* **What this task involves**:
Begin at the line that contains "cord_run(0, HOOP_FRAME @", stop after the line that contains "if empty is", and reproduce only that span, unaltered.
--- Data block ---
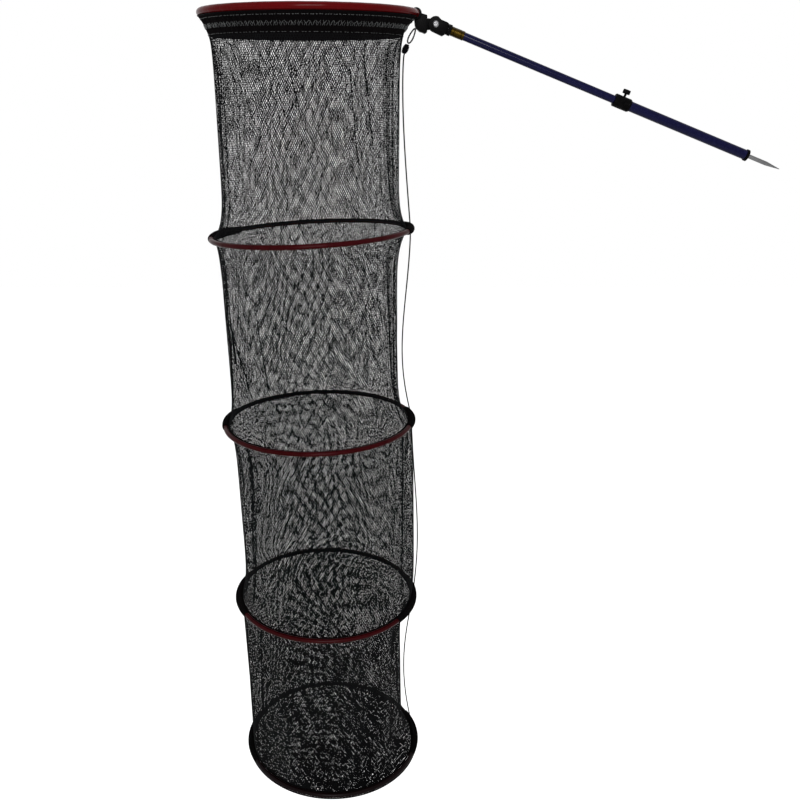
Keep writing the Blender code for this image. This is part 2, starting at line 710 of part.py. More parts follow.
def make_lower_stick():
    """The clamp with its screw hole, the lower tube, its end plug and the spike."""
    grip = UPPER_TUBE / 2 + GAP
    holder = LOWER_TUBE / 2 + GAP
    outer = CLAMP_DIAMETER / 2
    clamp_end = CLAMP_TOP + CLAMP_LENGTH
    clamp_profile = [
        (holder + CLAMP_LIP / 2, clamp_end),
        (outer, clamp_end - CLAMP_LIP),
        (outer, CLAMP_TOP + CLAMP_LIP),
        (outer - CLAMP_LIP / 2, CLAMP_TOP),
        (grip, CLAMP_TOP),
        (grip, LOWER_TOP - GAP),
        (holder, LOWER_TOP - GAP),
        (holder, clamp_end),
    ]
    clamp = turned("stick_clamp", clamp_profile)
    hole = cylinder("thumb_hole", THUMB_THREAD + 2 * GAP, outer, SMALL_STEPS, collection="cutters")
    clamp = combine(clamp, move(hole, thumb_place(grip)), "DIFFERENCE")
    adopt(clamp, STICK_EMPTY, "black_moulding")
    tube_length = STICK_LENGTH - PLUG_FLANGE_THICKNESS - GAP - LOWER_TOP
    profile = pipe_profile(LOWER_TUBE, LOWER_TUBE - 2 * LOWER_WALL, LOWER_TOP, tube_length)
    lower = turned("lower_tube", profile)
    slot = cylinder("slot", THUMB_THREAD + 2 * GAP, outer, SMALL_STEPS, collection="cutters")
    lower = combine(lower, move(slot, thumb_place(grip)), "DIFFERENCE")
    adopt(lower, STICK_EMPTY, "blue_tube")
    stem = LOWER_TUBE / 2 - LOWER_WALL - GAP
    flange = PLUG_FLANGE / 2
    hold = SPIKE / 2 + GAP
    shoulder = STICK_LENGTH - PLUG_FLANGE_THICKNESS
    plug_profile = [
        (flange, STICK_LENGTH),
        (flange, shoulder),
        (stem, shoulder),
        (stem, shoulder - PLUG_DEPTH),
        (0.0, shoulder - PLUG_DEPTH),
        (0.0, STICK_LENGTH - SPIKE_SEAT - GAP),
        (hold, STICK_LENGTH - SPIKE_SEAT - GAP),
        (hold, STICK_LENGTH),
    ]
    adopt(turned("end_plug", plug_profile), STICK_EMPTY, "black_moulding")
    straight = STICK_LENGTH + SPIKE_STRAIGHT
    spike_profile = [
        (SPIKE_TIP / 2, straight + SPIKE_POINT),
        (SPIKE / 2, straight),
        (SPIKE / 2, STICK_LENGTH - SPIKE_SEAT),
        (0.0, STICK_LENGTH - SPIKE_SEAT),
        (0.0, straight + SPIKE_POINT),
    ]
    return adopt(turned("bank_spike", spike_profile, SMALL_STEPS), STICK_EMPTY, "bright_steel")


def thumb_place(distance):
    """Turns a piece built along +Z to point away from the stick, square to it, from a distance out."""
    at = Matrix.Translation((0.0, 0.0, CLAMP_TOP + THUMB_PLACE))
    out = Matrix.Rotation(math.radians(-90.0), 4, "Y")
    return at @ out @ Matrix.Translation((0.0, 0.0, distance))


def make_thumb_screw():
    """The thumb screw in the clamp, with its round head."""
    tip = UPPER_TUBE / 2 + GAP
    neck = CLAMP_DIAMETER / 2 + THUMB_STEM
    screw = cylinder("thumb_screw", THUMB_THREAD, neck - tip + OVERRUN, SMALL_STEPS)
    knob = cylinder("knob", THUMB_HEAD, THUMB_HEAD_LENGTH, TURNED_STEPS, THUMB_HEAD_END, "cutters")
    screw = combine(screw, move(knob, Matrix.Translation((0.0, 0.0, neck - tip))), "UNION")
    return adopt(move(screw, thumb_place(tip)), STICK_EMPTY, "black_moulding")


def ring_end(index, side):
    """The world point just above (side 1) or below (side -1) a ring's right-hand end."""
    return RING_FRAMES[index] @ Vector((RING_RADIUS, 0.0, side * (RING_TUBE / 2 + GAP)))


def cord_run(index, start, stop):
    """A hanging run of the side cord down one section, bowed to the left or right."""
    count = max(2, round((stop - start).length / CORD_STEP))
    points = []
    for step in range(count + 1):
        share = step / count
        bow = CORD_BOWS[index] * math.sin(math.pi * share ** CORD_BOW_TURNS[index])
        points.append(start.lerp(stop, share) + Vector((bow, 0.0, 0.0)))
    return adopt(tube(f"side_cord_{index + 1}", points, CORD, resolution=1), None, "cord")


def make_side_cord():
    """The slanting loop under the block, the knot that ties it and a run of cord down each section."""
    x_share, z_share = LOOP_PLACE_SHARES
    lean = math.radians(LOOP_LEAN)
    exit_at = Matrix.Translation((RING_RADIUS + BLOCK_REACH * x_share, 0.0, BLOCK_FOOT * z_share))
    slant = exit_at @ Matrix.Rotation(lean, 4, "Y")
    top = CORD / 2 + LOOP_STAND
    points = []
    for step in range(LOOP_POINTS):
        angle = FULL_TURN * step / LOOP_POINTS
        across = LOOP_WIDTH / 2 * math.sin(angle) * (1.0 - LOOP_TAPER_SHARE * math.cos(angle))
        down = top + LOOP_HEIGHT / 2 * (1.0 - math.cos(angle))
        points.append(slant @ Vector((across, 0.0, -down)))
    adopt(tube("cord_loop", points, CORD, resolution=1, closed=True), HOOP_EMPTY, "cord")
    half, tall = KNOT / 2, KNOT_HEIGHT / 2
    place = slant @ Matrix.Translation((0.0, 0.0, -top - LOOP_HEIGHT - CORD / 2 - GAP - tall))
    knot = bmesh.new()
    swell = Matrix.Diagonal((half, half, tall, 1.0))
    bmesh.ops.create_uvsphere(knot, u_segments=KNOT_SIDES, v_segments=KNOT_BANDS, radius=1.0, matrix=swell)
    data = bpy.data.meshes.new("cord_knot")
    knot.to_mesh(data)
    knot.free()
    adopt(link("cord_knot", data), HOOP_EMPTY, "cord", place)
    low = math.hypot(half * math.sin(lean), tall * math.cos(lean))
    aside = (tall * tall - half * half) * math.sin(lean) * math.cos(lean) / low
    foot = place.translation - Vector((aside, 0.0, low + GAP))
    cord_run(0, HOOP_FRAME @ foot, ring_end(0, 1))
    for index in range(1, len(RING_NAMES)):
        cord_run(index, ring_end(index - 1, -1), ring_end(index, 1))


def main():
    """Builds every piece."""
    make_top_hoop()
    make_hoop_pins(make_hoop_block())
    make_collar()
    for index in range(len(RING_NAMES)):
        make_ring(index)
        make_net_section(index)
    make_base_net()
    make_tilt_fork()
    make_pivot()
    make_stud_and_nut()
    make_upper_stick()
    make_lower_stick()
    make_thumb_screw()
    make_side_cord()


main()
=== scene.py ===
"""The keep net dressed for its photograph: real netting, sleeved rings, a tilting head and a bank stick.

Metres, +Z up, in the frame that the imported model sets. The netting hangs at -X and the photograph looks
along +Y. What is on the hoop is built in the hoop's frame, whose origin is the hoop's centre, and what is
on the stick in the stick's frame, whose origin is the pivot and whose +Z runs down the stick.
"""

import math

import bmesh
import bpy
import numpy as np
from mathutils import Matrix, Vector


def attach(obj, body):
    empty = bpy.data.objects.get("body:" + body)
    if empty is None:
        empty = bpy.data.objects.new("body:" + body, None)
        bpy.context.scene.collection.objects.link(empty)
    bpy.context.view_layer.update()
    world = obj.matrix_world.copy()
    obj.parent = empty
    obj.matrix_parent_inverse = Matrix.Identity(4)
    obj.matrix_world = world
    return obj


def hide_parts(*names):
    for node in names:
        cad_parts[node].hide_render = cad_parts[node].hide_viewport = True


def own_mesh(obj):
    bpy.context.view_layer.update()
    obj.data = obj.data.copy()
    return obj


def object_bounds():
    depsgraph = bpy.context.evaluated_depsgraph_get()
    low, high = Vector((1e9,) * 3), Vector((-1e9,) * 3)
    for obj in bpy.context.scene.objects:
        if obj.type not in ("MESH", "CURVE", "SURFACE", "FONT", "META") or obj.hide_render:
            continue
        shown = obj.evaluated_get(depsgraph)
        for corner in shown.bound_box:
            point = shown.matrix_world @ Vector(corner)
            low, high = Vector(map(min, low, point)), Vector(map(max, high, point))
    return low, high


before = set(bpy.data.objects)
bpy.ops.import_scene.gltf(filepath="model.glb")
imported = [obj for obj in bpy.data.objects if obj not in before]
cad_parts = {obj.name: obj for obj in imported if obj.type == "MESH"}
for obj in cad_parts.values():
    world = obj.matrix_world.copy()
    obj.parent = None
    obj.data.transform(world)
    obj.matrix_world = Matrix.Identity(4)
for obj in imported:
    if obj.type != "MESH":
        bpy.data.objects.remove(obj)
CAD_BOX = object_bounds()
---
* **Task answer**:
    cord_run(0, HOOP_FRAME @ foot, ring_end(0, 1))
    for index in range(1, len(RING_NAMES)):
        cord_run(index, ring_end(index - 1, -1), ring_end(index, 1))


def main():
    """Builds every piece."""
    make_top_hoop()
    make_hoop_pins(make_hoop_block())
    make_collar()
    for index in range(len(RING_NAMES)):
        make_ring(index)
        make_net_section(index)
    make_base_net()
    make_tilt_fork()
    make_pivot()
    make_stud_and_nut()
    make_upper_stick()
    make_lower_stick()
    make_thumb_screw()
    make_side_cord()


main()
=== scene.py ===
"""The keep net dressed for its photograph: real netting, sleeved rings, a tilting head and a bank stick.

Metres, +Z up, in the frame that the imported model sets. The netting hangs at -X and the photograph looks
along +Y. What is on the hoop is built in the hoop's frame, whose origin is the hoop's centre, and what is
on the stick in the stick's frame, whose origin is the pivot and whose +Z runs down the stick.
"""

import math

import bmesh
import bpy
import numpy as np
from mathutils import Matrix, Vector


def attach(obj, body):
    empty = bpy.data.objects.get("body:" + body)
    if empty is None:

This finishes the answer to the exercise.